Without offering a full review of the report and the recommendations, on the debt restructuring side, Singapore says it will be:
- extending its courts’ jurisdiction over foreign corporate debtors;
- offering an automatic moratorium against creditor claims during a corporate restructuring, extending to related entities;
- allowing super-priority liens for debt financing, subject to court approval; and
- allowing and supporting pre-packaged restructurings.
As to the courts, the plan is to:
- give Singapore judges greater powers of oversight, direction and control;
- resource the courts so that there will be a specialist bench in debt restructuring, perhaps along the line of the experience and authority of US bankruptcy judges; and
- arrange for the hearing of any number of related insolvency and restructuring proceedings before the one judge; and
- promote alternative dispute resolution (ADR) processes in the debt restructuring field, such as mediation and arbitration.
One existing area of judicial competition has been the English courts’ successful jurisdictional reach and promotion of English schemes of arrangement under the Companies Act, with their courts’ substantial body of expertise and successful outcomes well known.
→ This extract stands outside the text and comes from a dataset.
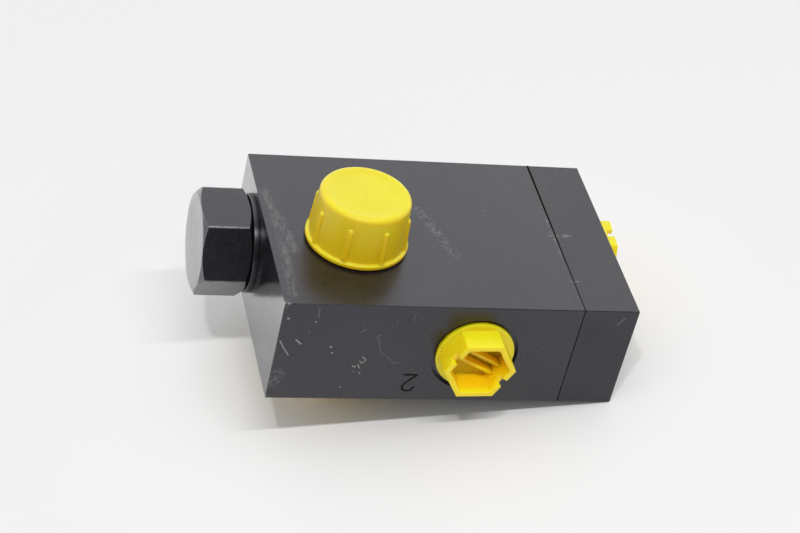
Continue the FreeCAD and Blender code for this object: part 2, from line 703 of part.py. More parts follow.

Government investment in what is a high quality and well resourced judicial system appears to be justified and spent in order to attract ‘business’, being legal disputes and claims, including, in view of the geography, those extending to Europe, the Middle East and the US. That legal business no doubt has other flow-on benefits. It is said to be like any other investment, in technology or agriculture or oil and gas.
And the Dutch
English schemes, and courts, do have competition, a new development being the Netherlands continuity of enterprises law, offering debt restructurings outside formal insolvency, and supported and no doubt promoted by the new Netherlands Commercial Court, which is ‘opening for business’ in 2017. It is being promoted as offering judges who are specialized in international corporate law and commercial litigation, with proceedings conducted in English, as may be required, and, it is said, all less expensively – cheaper – than proceedings in England.
How does Australia compare and compete?
Coming back to Singapore, one of its obvious judicial competitors, and arbitral, is Australia. Your commentator won’t enter the minefield of odious comparisons, and the respective societies, laws and governments are different, but these points are made:
First, Australia is not good on research and inquiry and implementation of reforms. We have a long list of inquiries and reports into our insolvency – or debt restructuring – regime, some going back years, all well considered and worthy of attention. However, upwards of 90% of these have been left unattended and un-actioned, including ones recommending that core information be gathered and assessed. Recent government moves for insolvency reform, based more on anecdotal evidence, nevertheless valid, may help, but the reforms are themselves limited and belated.
Second, our high quality legal system does suffer from our federal structure, with many areas of business not covered by ‘Australian’ law, rather by disparate and conflicting state laws. We may be used to this, but internationally it would be a puzzle, though perhaps no more than the US. But federation must offer some benefits …..
Third, the courts are similarly federally structured, and while many federal laws come under a national court, the sharing of corporate law jurisdiction between state and federal courts does allow for disharmony and uncertainty. Current conflicts between judges in the application and interpretation of insolvency laws do not help.
One need only have to explain to a foreign lawyer that corporate insolvency in Australia is handled by the Federal Court and the State Supreme Courts, but not the Federal Circuit Court, which however has personal insolvency jurisdiction, along with the Federal Court but not with the State Supreme Courts. But the Federal Circuit Court, alone, has jurisdiction in bankruptcy and family law, with some query if a cross-border issue is involved.
pre-packs, judicial intervention, debtor in possession and pre-insolvency advisers
As to Singapore’s reforms in core insolvency law, some of their more ‘progressive’ aspects may go too far for Australia, ‘pre-packaged insolvencies’ being one, judicial intervention being another. Australia is also said to have severe debt culture that would eschew the ‘failed’ debtor’s continued accountability and involvement in any formal restructuring, that is, by way of a ‘debtor in possession’ arrangement, usually coloured as “US debtor in possession” to reinforce its unacceptability.
Australia is making tentative steps towards that in the ‘pre-insolvency’ (or rather ‘financial concerns’) period, under its proposed ‘safe (but highly regulated) harbour’ reforms, with external advisers to the company likely to be prescribed. At the same time, we have high anxiety about those ‘other’ advisers whose relatively simple if unethical and possibly illegal task is to point out to directors the limitations in the operation and enforcement of the insolvency and corporate law regimes in Australia, and others besides. Many of those limitations are the subject of the 90% of law reform recommendations lying with government.